Ao receber questionamentos da reportagem, Santos Lima disse que já havia se manifestado por meio de duas notas (reproduzidas abaixo). Em seguida, respondeu a duas perguntas:

O senhor considera que são falsos os diálogos expostos na noite de ontem (sexta)?

Como disse, não há que se discutir o teor de supostas mensagens obtidas por crime. Além disso, não tinha o aplicativo quando do ataque.

O senhor considera que o MPF ou o Conselho Nacional devam questionar judicialmente as reportagens? Ou o senhor mesmo pensa em acionar o Judiciário?

Sim. Estou analisando entrar na Justiça por indenização. Já me aconteceu isso e ganhei todos na época do Banestado (escândalo ocorrido na década de 1990, no Paraná. Na ocasião, Carlos Fernando foi um dos procuradores na investigação de remessas ilegais de divisas pelo sistema financeiro público brasileiro aos Estados Unidos por meio do Banco do Estado do Paraná. O doleiro Alberto Youseff - condenado na Lava Jato - foi um dos investigados).

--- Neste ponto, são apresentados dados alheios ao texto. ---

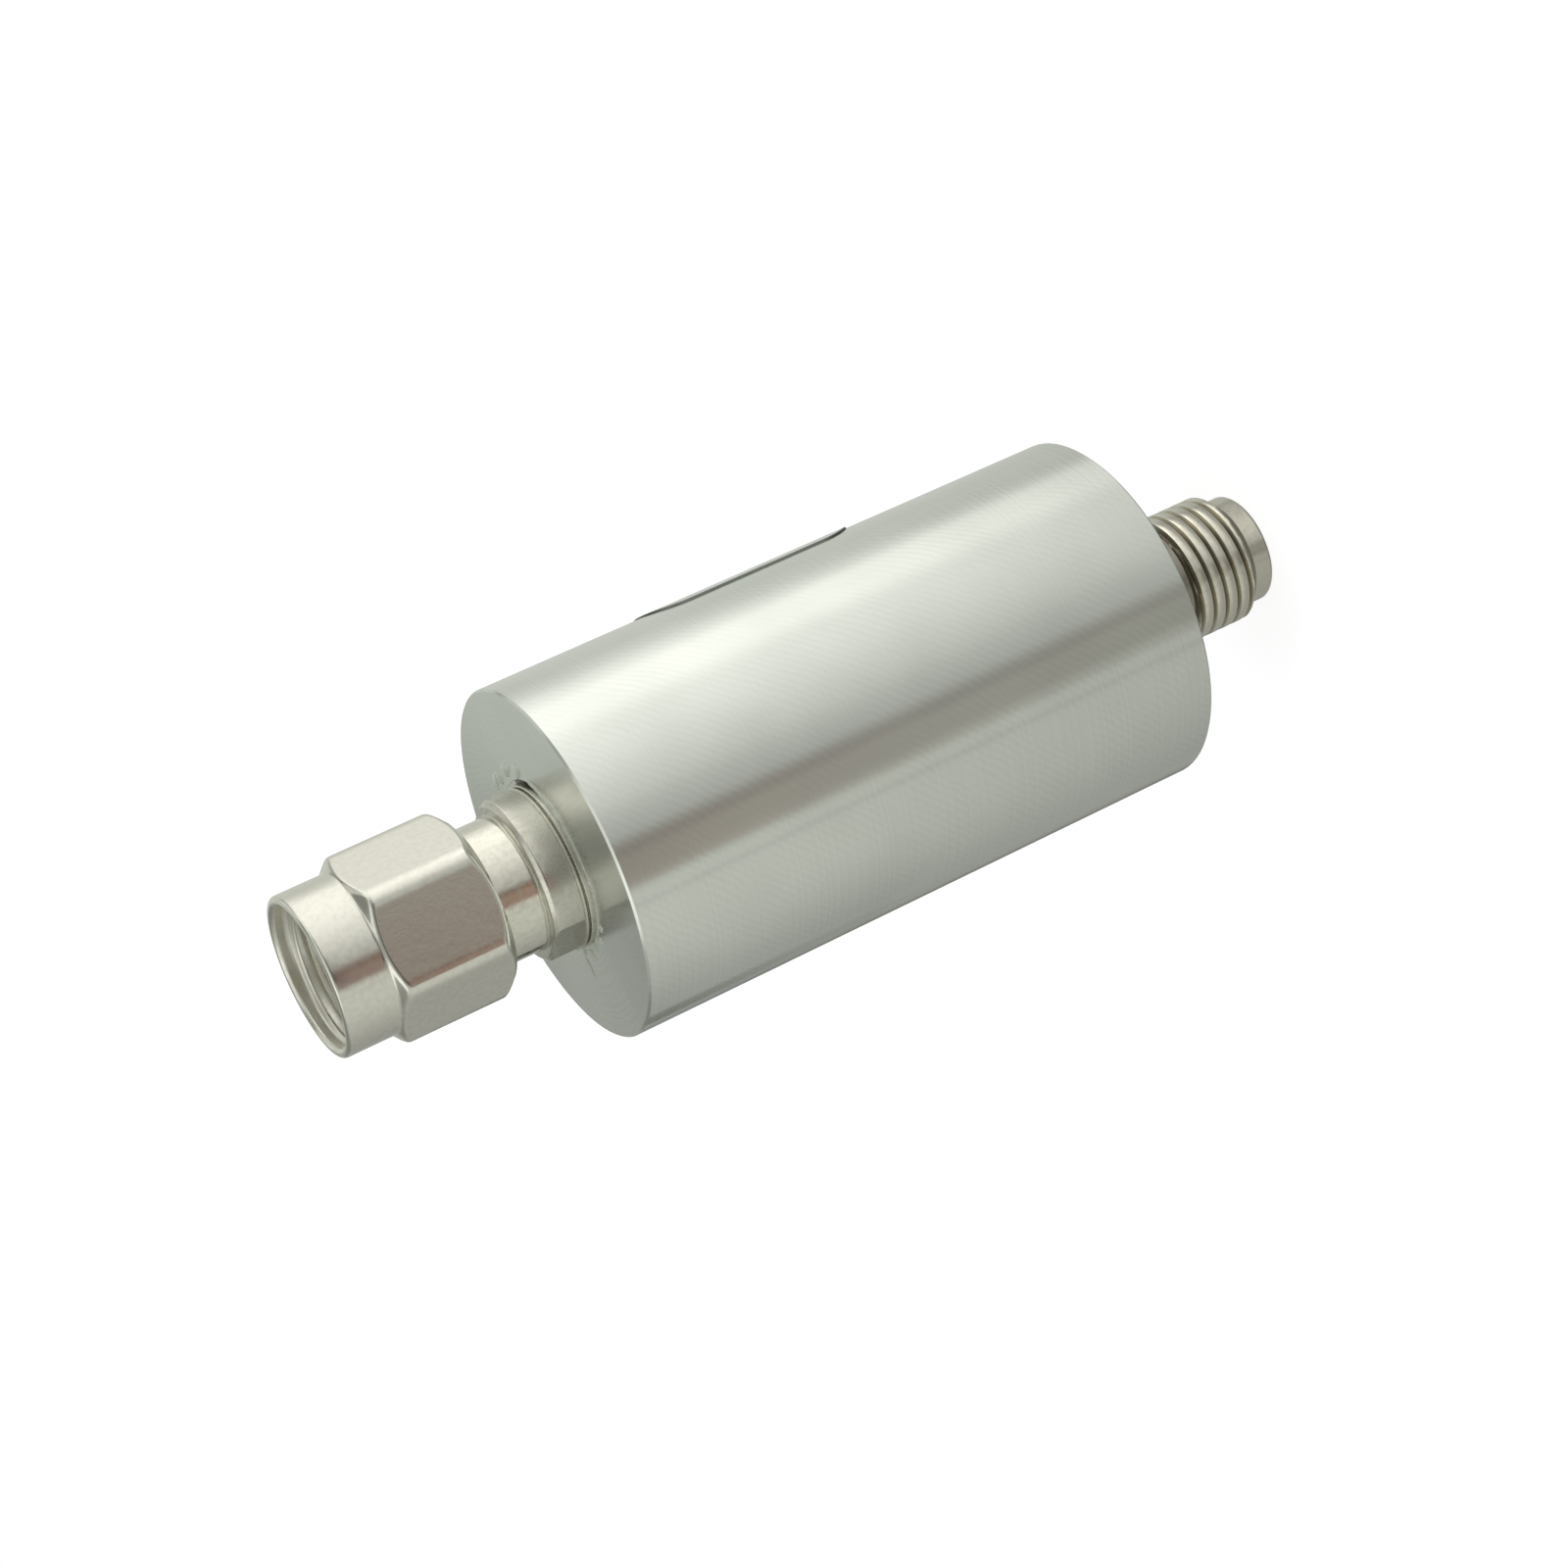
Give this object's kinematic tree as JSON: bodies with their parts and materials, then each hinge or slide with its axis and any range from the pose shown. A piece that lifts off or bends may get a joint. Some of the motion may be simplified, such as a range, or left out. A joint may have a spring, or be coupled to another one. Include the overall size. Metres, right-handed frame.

Continua, a seguir, entrevista concedida na sexta-feira:

A relação entre Dallagnol e Moro foi criticada pelo professor de Harvard, Mattew Stenpheson - considerado referência pelo próprio procurador. Você concorda que houve desvio ético?

Não creio que há proximidade indevida. A prática judiciária é que todos os atores se comunicam. Eu não tenho dúvida de que um advogado de defesa conversa num gabinete de ministro dos tribunais superiores com muito mais facilidade do que nós (procuradores da República).

Os diálogos gravados mostram críticas dos procuradores aos ministros do STF. O STF é ruim?

São críticas pontuais, feitas em ambiente privado. Eu estranho muito qualquer tipo de espanto a respeito de certas opiniões, considerando que certos ministros falam muitas coisas piores em sessão aberta do Supremo e gratuitamente. Eu vejo que as conversas privadas foram obtidas por meio criminoso, distribuídas para quem queria divulgar algo bem determinado. E, principalmente, não são passíveis de verificação. Não sei o que foi dito, não procuro me informar... Creio que há muita coisa verdadeira, mas não posso dizer que as críticas são todas verdadeiras".

Como os procuradores devem agir após esses ataques? Reduzir o uso das plataformas ou criar ambientes virtuais mais seguros?

Não há como fugir do ambiente virtual. Precisamos nos profissionalizar. Precisamos de sistema de criptografia próprio, não é possível agirmos de forma tão amadora. Infelizmente, essa é a tônica do serviço público brasileiro. E não vejo solução a curto prazo. Isso mostra que temos que ter mais cuidado com todas as possibilidades. Quando você lida como outras organizações criminosas que estão na nossa política, por exemplo, essas pessoas têm muito a perder e precisam mostrar à população que os criminosos não são eles.

O senhor chegou a sugerir o encerramento da Lava Jato em Curitiba?

Essa minha posição não tem nada a ver com essa atual crise envolvendo os atos criminosos (vazamentos). O que nós defendemos é que toda operação tem que ter um plano de encerramento.

E creio que a Lava Jato em Curitiba, até por conta dos desmembramentos feitos principalmente pelo Supremo Tribunal Federal, tem que trabalhar muito mais no rescaldo das investigações, analisar os documentos que não foram analisados ainda... Porque existem outras 'lava jato' pelo País. A Lava Jato é muito mais uma forma de investigar do que propriamente um grupo de pessoas em Curitiba.

O Brasil que saiu das urnas tem reflexo da Lava Jato? Isso é bom ou ruim?

Um reflexo do combate à corrupção há. Mas nós não endossamos nenhum candidato e, muitas pessoas que foram eleitas com discursos de apoio à Lava Jato e do combate à corrupção nem sempre são pessoas que defendem isso na prática.

O velho caciquismo continua dominando o Congresso Nacional. Mas alguma coisa mudou efetivamente. E isso não significa que vai continuar porque há necessidade de dinheiro na eleição subsequente e se não houver mudança, vai continuar.

A entrada do crime organizado em substituição às empreiteiras na política é uma realidade?

Estamos vivenciando um momento em que se não resolvermos o problema dos financiamentos de campanha, sem diminuir os custos, eles vão procurar dinheiro no crime tradicional, violento. Tráfico, roubo de cargas, milícias... Nós precisamos tomar consciência disso.

Se continuar a pressão em busca de dinheiro, vamos ter problemas no futuro. Aliás, já estamos vivenciando isso. Já há indicativos de que grupos violentos financiam políticos pelo Brasil. Você pode ter todo aparato, se não estanca as causas, é o mesmo que enxugar gelo.